Yuval Raphael, a survivor of the Supernova music festival massacre on Oct. 7, 2023, will represent Israel at the 2025 Eurovision Song Contest in Basel, Switzerland, in May. Photo: Screenshot
JNS.org — Yuval Raphael, a survivor of the Supernova music festival massacre on Oct. 7, 2023, will represent Israel at the 2025 Eurovision Song Contest in Basel, Switzerland, in May.
Raphael won the finals of the “Hakochav Haba” (“Rising Star”) song contest on Jan. 22. The season-long singing competition, which is broadcast on Israel’s Channel 12, selects the country’s representative to the popular European song contest.

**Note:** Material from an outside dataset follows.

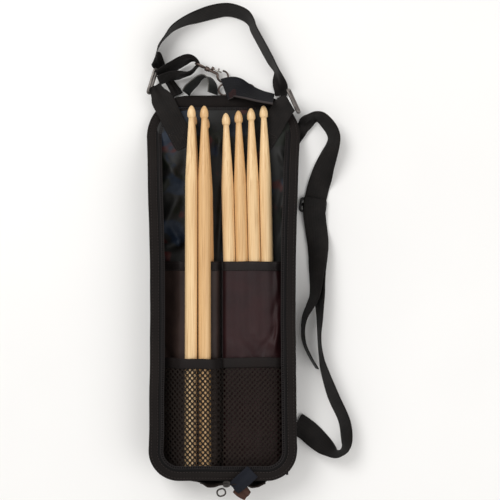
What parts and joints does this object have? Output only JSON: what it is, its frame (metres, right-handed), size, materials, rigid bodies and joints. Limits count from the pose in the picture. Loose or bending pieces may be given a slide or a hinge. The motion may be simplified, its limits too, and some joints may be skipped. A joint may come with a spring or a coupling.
{
  "type": "drum stick bag",
  "caption": "Open zip-round stick bag with pockets, mesh, hanging hooks, straps and the sticks it holds.",
  "frame": {"origin": "on the supporting surface below the middle of the back panel, on the folded cover's lining", "axes": "+X across the bag to the shoulder strap's side, +Y towards the stick tips, +Z out of the open front"},
  "size_m": [0.2321, 0.5544, 0.0524],
  "materials": {
    "shell_nylon": "woven polyester, satin",
    "lining_nylon": "satin nylon with faint blotches",
    "pocket_nylon": "satin nylon",
    "mesh": "open knitted mesh",
    "webbing": "ribbed webbing",
    "tape": "woven zip tape",
    "coil": "nylon coil",
    "hickory": "lacquered hickory",
    "nickel": "nickel plate",
    "black_plastic": "moulded acetal",
    "tab_cloth": "twill with brown lining"
  },
  "bodies": {
    "bag": {"back_panel": "shell_nylon", "lining": "lining_nylon", "gusset_wall_left": "shell_nylon", "gusset_wall_right": "shell_nylon", "gusset_wall_top": "shell_nylon", "gusset_wall_foot": "shell_nylon", "front_border": "shell_nylon", "zip_tape_bag": "tape", "zip_coil_bag": "coil", "mid_pocket_left": "pocket_nylon", "mid_pocket_right": "pocket_nylon", "mesh_pocket_left": "mesh", "mesh_pocket_right": "mesh", "hanger_webbing_left": "webbing", "hanger_webbing_right": "webbing", "hanger_ring_left": "nickel", "hanger_ring_right": "nickel", "hang_loop_right": "webbing", "swivel_eye_right": "nickel", "pull_tab": "tab_cloth", "pull_tab_backing": "tab_cloth"},
    "fold": {"cover_fold_strip": "shell_nylon"},
    "cover": {"cover_panel": "shell_nylon", "cover_lining": "lining_nylon", "cover_zip_tape": "tape", "cover_zip_coil": "coil"},
    "zip_slider": {"zip_slider": "nickel"},
    "zip_pull": {"zip_pull": "nickel"},
    "hang_left": {"hang_loop_left": "webbing", "swivel_eye_left": "nickel"},
    "hook_left": {"snap_hook_left": "nickel"},
    "bolt_left": {"snap_bolt_left": "nickel"},
    "hook_right": {"snap_hook_right": "nickel"},
    "bolt_right": {"snap_bolt_right": "nickel"},
    "grab_handle": {"grab_handle": "webbing"},
    "carry_strap": {"carry_strap": "webbing"},
    "shoulder_strap": {"shoulder_strap_upper": "webbing", "shoulder_strap_lower": "webbing", "shoulder_strap_tail": "webbing"},
    "strap_slider": {"strap_slider": "black_plastic"},
    "drumstick_1": {"drumstick_1": "hickory"},
    "drumstick_2": {"drumstick_2": "hickory"},
    "drumstick_3": {"drumstick_3": "hickory"},
    "drumstick_4": {"drumstick_4": "hickory"},
    "drumstick_5": {"drumstick_5": "hickory"},
    "drumstick_6": {"drumstick_6": "hickory"},
    "drumstick_7": {"drumstick_7": "hickory"},
    "drumstick_8": {"drumstick_8": "hickory"}
  },
  "joints": [
    {"name": "cover_fold_outer", "type": "hinge", "parent": "bag", "child": "fold", "pos_m": [0.01, -0.2172, 0.0502], "axis": [-1, 0, 0], "range_deg": [0, 270]},
    {"name": "cover_fold_inner", "type": "hinge", "parent": "fold", "child": "cover", "pos_m": [0, -0.2172, 0.002], "axis": [-1, 0, 0], "range_deg": [0, 90]},
    {"name": "zip_slider_run", "type": "slide", "parent": "bag", "child": "zip_slider", "axis": [1, 0, 0], "range_m": [-0.02, 0]},
    {"name": "zip_pull_swing", "type": "hinge", "parent": "zip_slider", "child": "zip_pull", "pos_m": [-0.0028, -0.2224, 0.0506], "axis": [0.96, 0.28, 0], "range_deg": [-50, 55]},
    {"name": "hang_left_swing", "type": "hinge", "parent": "bag", "child": "hang_left", "pos_m": [-0.0752, 0.234, 0.0135], "axis": [0, 0, 1], "range_deg": [0, 10]},
    {"name": "hook_left_swivel", "type": "hinge", "parent": "hang_left", "child": "hook_left", "pos_m": [-0.0261, 0.2485, 0.0123], "axis": [0.8863, -0.3916, -0.2473], "continuous": true},
    {"name": "bolt_left_travel", "type": "slide", "parent": "hook_left", "child": "bolt_left", "axis": [-0.8863, 0.3916, 0.2473], "range_m": [0, 0.0035], "stiffness_N_per_m": 150},
    {"name": "hook_right_swivel", "type": "hinge", "parent": "bag", "child": "hook_right", "pos_m": [0.0289, 0.2222, 0.0044], "axis": [-1, 0, 0], "range_deg": [-30, 30]},
    {"name": "bolt_right_travel", "type": "slide", "parent": "hook_right", "child": "bolt_right", "axis": [1, 0, 0], "range_m": [0, 0.0035], "stiffness_N_per_m": 150},
    {"name": "grab_handle_fold", "type": "hinge", "parent": "bag", "child": "grab_handle", "pos_m": [-0.028, 0.2168, 0.0128], "axis": [-1, 0, 0], "range_deg": [-80, 0]},
    {"name": "carry_strap_drop", "type": "hinge", "parent": "bag", "child": "carry_strap", "pos_m": [0, 0.2125, 0.0027], "axis": [1, 0, 0], "range_deg": [-90, 0]},
    {"name": "shoulder_strap_drop", "type": "hinge", "parent": "bag", "child": "shoulder_strap", "pos_m": [0.069, 0, 0.0029], "axis": [0, 1, 0], "range_deg": [0, 75]},
    {"name": "strap_slider_run", "type": "slide", "parent": "shoulder_strap", "child": "strap_slider", "axis": [0.2, 0.9798, 0], "range_m": [0, 0.01]},
    {"name": "drumstick_1_draw", "type": "slide", "parent": "bag", "child": "drumstick_1", "axis": [0.0022, 1, 0], "range_m": [0, 0.125]},
    {"name": "drumstick_2_draw", "type": "slide", "parent": "bag", "child": "drumstick_2", "axis": [-0.0017, 1, 0], "range_m": [0, 0.125]},
    {"name": "drumstick_3_draw", "type": "slide", "parent": "bag", "child": "drumstick_3", "axis": [-0.0157, 0.9999, 0], "range_m": [0, 0.01]},
    {"name": "drumstick_4_draw", "type": "slide", "parent": "bag", "child": "drumstick_4", "axis": [-0.0128, 0.9999, 0], "range_m": [0, 0.01]},
    {"name": "drumstick_5_draw", "type": "slide", "parent": "bag", "child": "drumstick_5", "axis": [-0.024, 0.9997, 0], "range_m": [0, 0.012]},
    {"name": "drumstick_6_draw", "type": "slide", "parent": "bag", "child": "drumstick_6", "axis": [-0.024, 0.9997, 0], "range_m": [0, 0.009]},
    {"name": "drumstick_7_draw", "type": "slide", "parent": "bag", "child": "drumstick_7", "axis": [-0.024, 0.9997, 0], "range_m": [0, 0.006]},
    {"name": "drumstick_8_draw", "type": "slide", "parent": "bag", "child": "drumstick_8", "axis": [-0.024, 0.9997, 0], "range_m": [0, 0.003]}
  ]
}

Raphael sealed her victory with “two unforgettable performances” in the finals: ABBA’s “Dancing Queen” and “Writing’s on the Wall” by Sam Smith, Channel 12 reported.
She said she wants to represent those who didn’t survive the massacre.
“That’s why I want to be there — for all the angels who couldn’t be here now,” Raphael told Kan Reshet Bet radio. “I got to fulfill a lifelong dream and others are left there only in the shadows. It’s the only thing left of them — this shadow still dancing. That’s why it’s crucial to represent us. That’s why I want to be there; to bring the voice forward, because it’s so important.”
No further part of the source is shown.